Par message du vendredi 20 novembre, un ami m’a fait part de son « désaccord à peu près total » sur cette tribune libre. Comme c’est un homme sensé et d’expérience, je suppose qu’il n’est pas le seul à réagir de même, et je dirai même que ses objections me sont venues à l’esprit, avant que je ne les écarte.

Voici donc ses réactions et mes réponses.

« 1) le renvoi de l’État vers les collectivités locales me laisse sceptique pour plusieurs raisons
« – les départements et les régions pourraient se voir
prochainement interdire toute intervention dans ce domaine si elles perdent, comme cela est probable, la “clause de compétences générale”, ce qui les conduira à se limiter à un champ d’interventions étroitement limité.
« – à supposer qu’elles puissent encore agir dans ce domaine, elles vont se voir priver d’une partie de leurs moyens financiers dans les années qui viennent (voir, entre autres, le débat actuel sur la suppression de la taxe professionnelle) et devront se concentrer sur leurs dépenses les plus lourdes (social et routes pour les départements, TER et formation professionnelle pour les régions).

« – surtout, dans un pays comme la France, la langue et la diversité me paraissent être de nature essentiellement étatique. Car la relation entre le pouvoir central et ses régions est une grande question politique. »

Ma tribune libre est le résultat, nécessairement abrégé — c’est la loi du genre — d’une analyse juridique de l’article ajouté à la Constitution et de sa place, analyse que j’ai faite en juriste, car ce fut ma profession avant que mon admission à la retraite me mène à devenir linguiste.

Or selon la Constitution, les langues régionales sont bel et bien dans les attributions des collectivités territoriales — pas seulement « locales » — et l’art. 72 al.2 leur donne « compétence générale » pour ce qui es de leur niveau :
« Les collectivités territoriales ont vocation à prendre les décisions pour l’ensemble des compétences qui peuvent le mieux être mises en œuvre à leur échelon. »
La première raison avancée par mon ami se base que sur ce qui pourrait arriver si on modifiait la Constitution. Moi, je travaille sur le texte en vigueur.
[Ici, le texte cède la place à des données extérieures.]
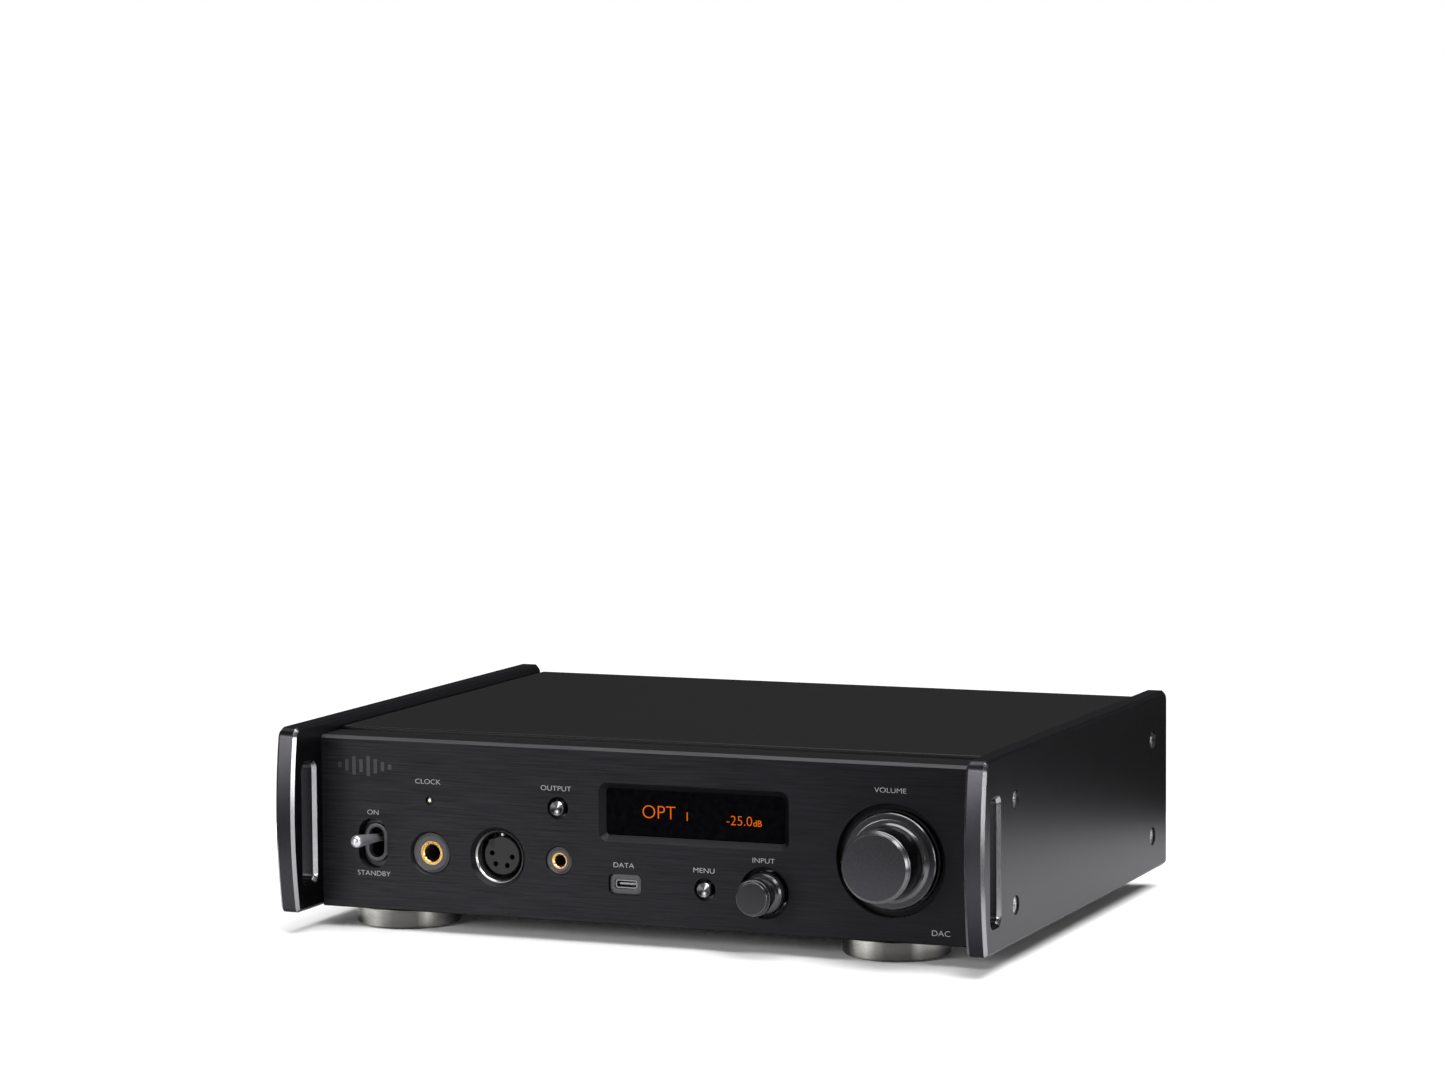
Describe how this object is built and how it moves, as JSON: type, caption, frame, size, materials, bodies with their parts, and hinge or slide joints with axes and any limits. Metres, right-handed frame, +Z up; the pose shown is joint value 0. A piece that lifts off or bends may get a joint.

La seconde raison porte sur les moyens des collectivités territoriales. Elle est réaliste, mais le déficit de l’État, que l’on dit abyssal, est aussi une réalité.
La troisième raison est philosophique et politique au plus noble sens du terme. Mais je doute qu’elle puisse être opérationnelle sur une matière qui touche tellement à la mentalité des individus; je vais y revenir de suite.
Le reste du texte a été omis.